**Work instructions**
Look below for the line containing "for number, line"; from there through the line containing "zip(*points))), Vector(map(max, zip(*points)))", both lines included, please set down each line exactly and nothing else.
** BEGIN Dataset excerpt **
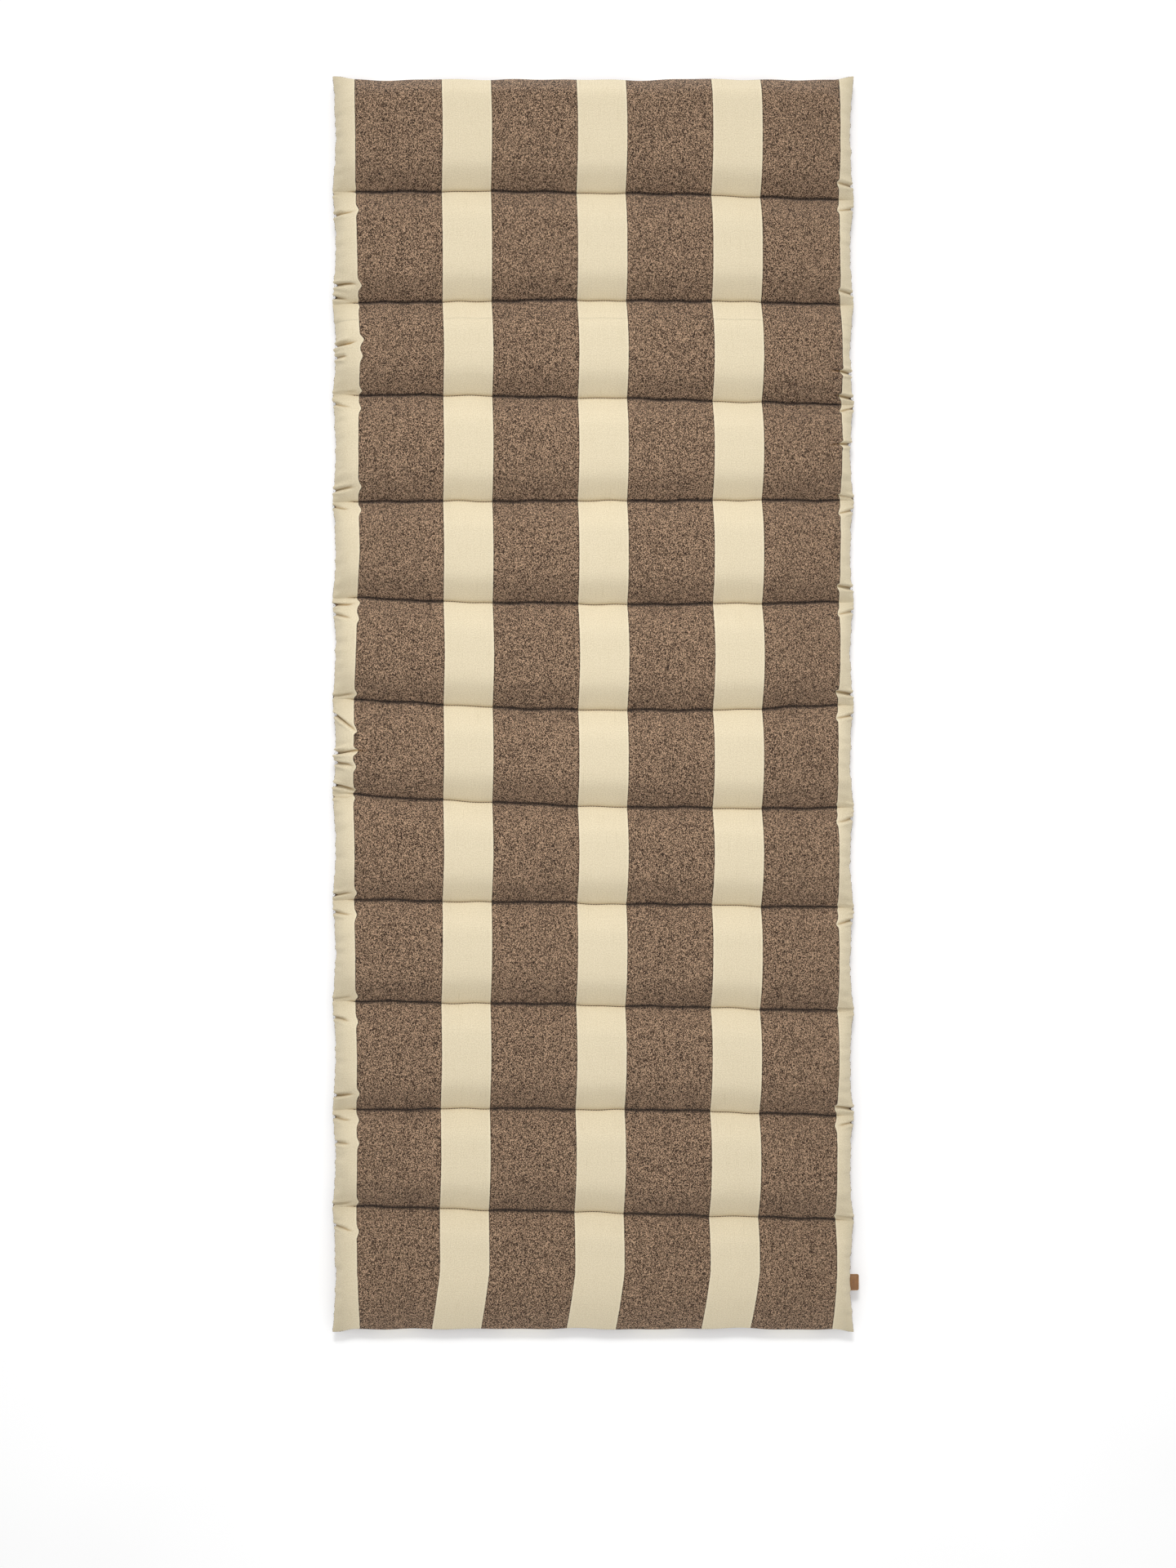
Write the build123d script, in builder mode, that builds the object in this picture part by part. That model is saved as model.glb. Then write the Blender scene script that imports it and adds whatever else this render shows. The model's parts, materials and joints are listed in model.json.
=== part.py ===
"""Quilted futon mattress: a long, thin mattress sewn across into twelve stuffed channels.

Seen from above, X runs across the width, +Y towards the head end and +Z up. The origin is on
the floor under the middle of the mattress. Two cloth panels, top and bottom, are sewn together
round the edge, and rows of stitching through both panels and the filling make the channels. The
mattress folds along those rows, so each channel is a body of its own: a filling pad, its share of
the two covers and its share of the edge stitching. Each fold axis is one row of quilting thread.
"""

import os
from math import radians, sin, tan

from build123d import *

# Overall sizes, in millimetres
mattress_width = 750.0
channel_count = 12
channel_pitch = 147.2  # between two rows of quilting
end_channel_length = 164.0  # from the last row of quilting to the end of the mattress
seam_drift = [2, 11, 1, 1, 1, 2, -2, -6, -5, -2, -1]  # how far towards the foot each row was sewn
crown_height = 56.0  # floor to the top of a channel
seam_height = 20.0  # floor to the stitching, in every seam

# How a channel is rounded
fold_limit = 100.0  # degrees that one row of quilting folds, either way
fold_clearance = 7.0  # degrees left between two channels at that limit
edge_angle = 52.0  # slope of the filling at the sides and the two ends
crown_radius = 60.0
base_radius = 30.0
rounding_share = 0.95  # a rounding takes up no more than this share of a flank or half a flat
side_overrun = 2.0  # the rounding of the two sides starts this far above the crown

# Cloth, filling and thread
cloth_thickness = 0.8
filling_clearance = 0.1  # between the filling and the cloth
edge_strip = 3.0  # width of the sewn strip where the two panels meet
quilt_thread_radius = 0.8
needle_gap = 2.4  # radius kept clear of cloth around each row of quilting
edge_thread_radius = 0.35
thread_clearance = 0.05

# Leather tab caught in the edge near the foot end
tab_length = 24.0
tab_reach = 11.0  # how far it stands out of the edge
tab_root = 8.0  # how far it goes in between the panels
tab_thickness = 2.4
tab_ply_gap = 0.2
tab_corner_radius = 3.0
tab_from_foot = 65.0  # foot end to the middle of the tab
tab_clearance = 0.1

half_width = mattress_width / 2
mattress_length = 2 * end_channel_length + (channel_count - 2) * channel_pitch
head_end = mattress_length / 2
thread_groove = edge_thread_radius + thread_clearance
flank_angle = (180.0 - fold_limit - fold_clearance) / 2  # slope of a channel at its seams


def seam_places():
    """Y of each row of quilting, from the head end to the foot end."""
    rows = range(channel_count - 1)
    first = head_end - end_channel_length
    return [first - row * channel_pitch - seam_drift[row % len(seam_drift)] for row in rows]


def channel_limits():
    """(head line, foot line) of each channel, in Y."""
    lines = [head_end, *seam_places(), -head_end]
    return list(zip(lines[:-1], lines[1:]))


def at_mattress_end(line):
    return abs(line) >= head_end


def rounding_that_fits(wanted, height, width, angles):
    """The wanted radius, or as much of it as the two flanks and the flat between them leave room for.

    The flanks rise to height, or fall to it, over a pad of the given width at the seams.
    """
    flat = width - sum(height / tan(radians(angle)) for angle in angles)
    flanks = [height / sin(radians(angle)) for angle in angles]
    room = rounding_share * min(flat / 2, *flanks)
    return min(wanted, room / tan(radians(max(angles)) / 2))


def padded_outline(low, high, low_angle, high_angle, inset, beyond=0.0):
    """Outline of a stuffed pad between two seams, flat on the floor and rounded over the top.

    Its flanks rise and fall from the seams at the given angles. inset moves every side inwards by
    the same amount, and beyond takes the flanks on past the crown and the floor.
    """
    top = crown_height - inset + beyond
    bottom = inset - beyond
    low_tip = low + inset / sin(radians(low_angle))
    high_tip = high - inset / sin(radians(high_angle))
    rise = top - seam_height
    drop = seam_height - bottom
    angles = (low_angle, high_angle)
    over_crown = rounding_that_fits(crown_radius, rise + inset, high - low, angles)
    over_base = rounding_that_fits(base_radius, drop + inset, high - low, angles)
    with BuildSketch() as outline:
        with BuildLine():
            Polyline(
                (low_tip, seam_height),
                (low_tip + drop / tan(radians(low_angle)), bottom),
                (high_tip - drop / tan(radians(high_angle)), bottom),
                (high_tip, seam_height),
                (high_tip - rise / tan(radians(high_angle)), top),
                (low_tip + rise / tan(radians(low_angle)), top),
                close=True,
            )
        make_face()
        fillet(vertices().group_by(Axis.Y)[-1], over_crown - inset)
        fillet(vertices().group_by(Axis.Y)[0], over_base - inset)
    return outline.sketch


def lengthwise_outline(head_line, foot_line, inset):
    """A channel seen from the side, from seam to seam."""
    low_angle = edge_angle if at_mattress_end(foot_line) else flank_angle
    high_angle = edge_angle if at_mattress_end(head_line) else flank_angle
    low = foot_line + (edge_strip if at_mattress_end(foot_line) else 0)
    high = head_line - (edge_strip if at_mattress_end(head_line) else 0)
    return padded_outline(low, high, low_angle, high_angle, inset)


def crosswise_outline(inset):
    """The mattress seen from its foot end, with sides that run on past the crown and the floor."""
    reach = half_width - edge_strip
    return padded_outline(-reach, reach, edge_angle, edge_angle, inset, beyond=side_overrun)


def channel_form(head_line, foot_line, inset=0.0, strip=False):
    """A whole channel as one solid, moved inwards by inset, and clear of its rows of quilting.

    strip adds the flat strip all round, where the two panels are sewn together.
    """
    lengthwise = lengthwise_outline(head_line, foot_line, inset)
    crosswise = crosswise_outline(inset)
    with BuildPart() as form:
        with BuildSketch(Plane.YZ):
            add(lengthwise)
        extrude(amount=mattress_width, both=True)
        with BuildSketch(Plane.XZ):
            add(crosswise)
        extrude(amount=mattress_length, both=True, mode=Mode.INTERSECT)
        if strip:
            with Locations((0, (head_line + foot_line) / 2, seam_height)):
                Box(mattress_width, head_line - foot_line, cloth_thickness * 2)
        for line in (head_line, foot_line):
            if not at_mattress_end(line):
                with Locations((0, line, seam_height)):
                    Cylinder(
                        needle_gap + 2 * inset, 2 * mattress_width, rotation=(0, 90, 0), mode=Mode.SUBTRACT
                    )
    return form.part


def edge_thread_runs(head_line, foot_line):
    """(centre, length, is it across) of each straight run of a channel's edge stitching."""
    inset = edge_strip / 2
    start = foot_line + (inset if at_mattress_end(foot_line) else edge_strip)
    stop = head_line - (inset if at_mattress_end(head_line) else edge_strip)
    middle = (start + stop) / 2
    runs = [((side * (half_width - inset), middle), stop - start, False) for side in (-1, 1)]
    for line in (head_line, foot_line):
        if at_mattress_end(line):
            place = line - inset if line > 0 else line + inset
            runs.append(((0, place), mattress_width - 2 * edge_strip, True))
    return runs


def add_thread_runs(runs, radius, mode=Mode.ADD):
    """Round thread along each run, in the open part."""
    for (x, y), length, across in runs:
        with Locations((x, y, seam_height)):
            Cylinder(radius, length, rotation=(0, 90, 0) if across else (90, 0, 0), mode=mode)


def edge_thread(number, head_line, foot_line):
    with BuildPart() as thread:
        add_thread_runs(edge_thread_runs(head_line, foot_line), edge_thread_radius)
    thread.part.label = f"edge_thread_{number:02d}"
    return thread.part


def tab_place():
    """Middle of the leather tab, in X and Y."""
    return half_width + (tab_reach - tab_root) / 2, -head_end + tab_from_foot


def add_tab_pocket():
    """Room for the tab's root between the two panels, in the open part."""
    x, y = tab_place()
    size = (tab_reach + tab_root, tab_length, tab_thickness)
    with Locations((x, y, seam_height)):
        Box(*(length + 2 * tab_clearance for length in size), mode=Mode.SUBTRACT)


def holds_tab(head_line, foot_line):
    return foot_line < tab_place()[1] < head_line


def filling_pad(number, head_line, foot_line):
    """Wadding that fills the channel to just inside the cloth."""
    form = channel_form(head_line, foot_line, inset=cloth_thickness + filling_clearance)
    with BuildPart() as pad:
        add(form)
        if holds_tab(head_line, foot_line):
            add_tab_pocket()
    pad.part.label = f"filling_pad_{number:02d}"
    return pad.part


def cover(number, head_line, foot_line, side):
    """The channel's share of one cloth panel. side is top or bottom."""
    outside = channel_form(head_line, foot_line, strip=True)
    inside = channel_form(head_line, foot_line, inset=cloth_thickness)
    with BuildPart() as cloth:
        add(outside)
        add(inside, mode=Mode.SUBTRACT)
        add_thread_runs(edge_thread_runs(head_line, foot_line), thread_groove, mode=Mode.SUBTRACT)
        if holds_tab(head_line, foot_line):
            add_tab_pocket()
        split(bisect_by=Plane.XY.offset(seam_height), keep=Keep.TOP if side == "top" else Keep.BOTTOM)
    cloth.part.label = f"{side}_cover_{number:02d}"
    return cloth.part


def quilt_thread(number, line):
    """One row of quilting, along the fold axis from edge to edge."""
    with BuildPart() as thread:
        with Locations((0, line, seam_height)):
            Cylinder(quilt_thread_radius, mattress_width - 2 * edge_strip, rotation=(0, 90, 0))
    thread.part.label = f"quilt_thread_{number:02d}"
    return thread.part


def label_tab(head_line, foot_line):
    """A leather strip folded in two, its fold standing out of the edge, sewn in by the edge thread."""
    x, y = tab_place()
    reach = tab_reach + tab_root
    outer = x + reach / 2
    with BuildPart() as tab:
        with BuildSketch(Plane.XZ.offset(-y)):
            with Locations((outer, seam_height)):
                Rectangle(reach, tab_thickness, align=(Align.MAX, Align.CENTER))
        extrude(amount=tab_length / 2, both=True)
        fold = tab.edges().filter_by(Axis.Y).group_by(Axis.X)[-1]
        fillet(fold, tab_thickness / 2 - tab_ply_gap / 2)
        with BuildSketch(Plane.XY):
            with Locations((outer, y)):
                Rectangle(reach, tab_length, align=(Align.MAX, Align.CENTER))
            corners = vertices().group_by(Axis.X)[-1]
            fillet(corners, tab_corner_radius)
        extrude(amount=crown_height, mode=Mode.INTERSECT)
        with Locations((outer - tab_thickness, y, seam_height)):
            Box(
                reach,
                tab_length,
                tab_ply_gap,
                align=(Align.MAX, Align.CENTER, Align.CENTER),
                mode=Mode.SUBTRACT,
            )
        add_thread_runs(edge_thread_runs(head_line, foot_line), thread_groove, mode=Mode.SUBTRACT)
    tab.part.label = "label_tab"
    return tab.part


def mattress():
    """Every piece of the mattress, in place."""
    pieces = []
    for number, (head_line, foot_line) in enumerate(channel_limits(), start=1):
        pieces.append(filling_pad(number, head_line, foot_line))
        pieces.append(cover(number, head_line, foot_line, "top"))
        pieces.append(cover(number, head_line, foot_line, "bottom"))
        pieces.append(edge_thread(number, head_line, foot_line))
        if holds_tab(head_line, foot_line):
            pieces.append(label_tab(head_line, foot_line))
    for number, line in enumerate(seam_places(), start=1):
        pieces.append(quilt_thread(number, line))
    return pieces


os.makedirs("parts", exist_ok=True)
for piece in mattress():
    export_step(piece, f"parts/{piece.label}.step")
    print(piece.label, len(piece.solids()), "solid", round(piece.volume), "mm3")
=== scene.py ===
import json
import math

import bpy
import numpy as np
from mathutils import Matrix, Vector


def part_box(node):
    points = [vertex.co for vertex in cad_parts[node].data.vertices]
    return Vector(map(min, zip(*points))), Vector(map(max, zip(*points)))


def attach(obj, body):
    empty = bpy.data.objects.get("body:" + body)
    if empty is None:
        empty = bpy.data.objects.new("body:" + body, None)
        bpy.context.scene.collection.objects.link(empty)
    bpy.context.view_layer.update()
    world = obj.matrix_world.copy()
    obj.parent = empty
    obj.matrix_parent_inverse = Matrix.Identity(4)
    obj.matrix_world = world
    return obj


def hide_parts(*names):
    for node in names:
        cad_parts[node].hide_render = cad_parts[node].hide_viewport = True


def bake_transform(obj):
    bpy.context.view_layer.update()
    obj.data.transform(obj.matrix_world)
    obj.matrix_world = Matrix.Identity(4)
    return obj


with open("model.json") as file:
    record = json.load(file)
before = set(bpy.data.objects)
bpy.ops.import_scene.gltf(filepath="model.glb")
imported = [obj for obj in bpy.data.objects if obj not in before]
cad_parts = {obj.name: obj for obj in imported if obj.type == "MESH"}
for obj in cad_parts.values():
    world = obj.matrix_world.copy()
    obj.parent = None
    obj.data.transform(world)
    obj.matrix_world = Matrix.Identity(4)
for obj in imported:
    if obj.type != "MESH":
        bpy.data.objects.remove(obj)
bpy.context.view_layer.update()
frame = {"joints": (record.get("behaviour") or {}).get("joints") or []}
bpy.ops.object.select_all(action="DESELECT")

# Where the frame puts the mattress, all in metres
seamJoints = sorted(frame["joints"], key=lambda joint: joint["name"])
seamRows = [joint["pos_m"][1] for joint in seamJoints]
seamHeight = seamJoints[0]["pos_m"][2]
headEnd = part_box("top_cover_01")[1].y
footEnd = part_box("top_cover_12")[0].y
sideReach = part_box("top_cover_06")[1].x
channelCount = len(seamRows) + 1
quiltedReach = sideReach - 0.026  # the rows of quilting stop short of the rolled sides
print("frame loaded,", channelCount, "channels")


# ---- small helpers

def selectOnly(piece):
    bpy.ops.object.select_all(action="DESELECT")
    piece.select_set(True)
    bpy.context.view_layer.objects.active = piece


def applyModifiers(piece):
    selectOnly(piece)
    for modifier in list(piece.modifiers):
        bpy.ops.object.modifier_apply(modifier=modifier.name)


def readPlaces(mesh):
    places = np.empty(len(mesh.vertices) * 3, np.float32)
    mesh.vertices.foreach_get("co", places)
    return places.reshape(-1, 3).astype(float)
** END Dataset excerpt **
**Final result**
    for number, line in enumerate(seam_places(), start=1):
        pieces.append(quilt_thread(number, line))
    return pieces


os.makedirs("parts", exist_ok=True)
for piece in mattress():
    export_step(piece, f"parts/{piece.label}.step")
    print(piece.label, len(piece.solids()), "solid", round(piece.volume), "mm3")
=== scene.py ===
import json
import math

import bpy
import numpy as np
from mathutils import Matrix, Vector


def part_box(node):
    points = [vertex.co for vertex in cad_parts[node].data.vertices]
    return Vector(map(min, zip(*points))), Vector(map(max, zip(*points)))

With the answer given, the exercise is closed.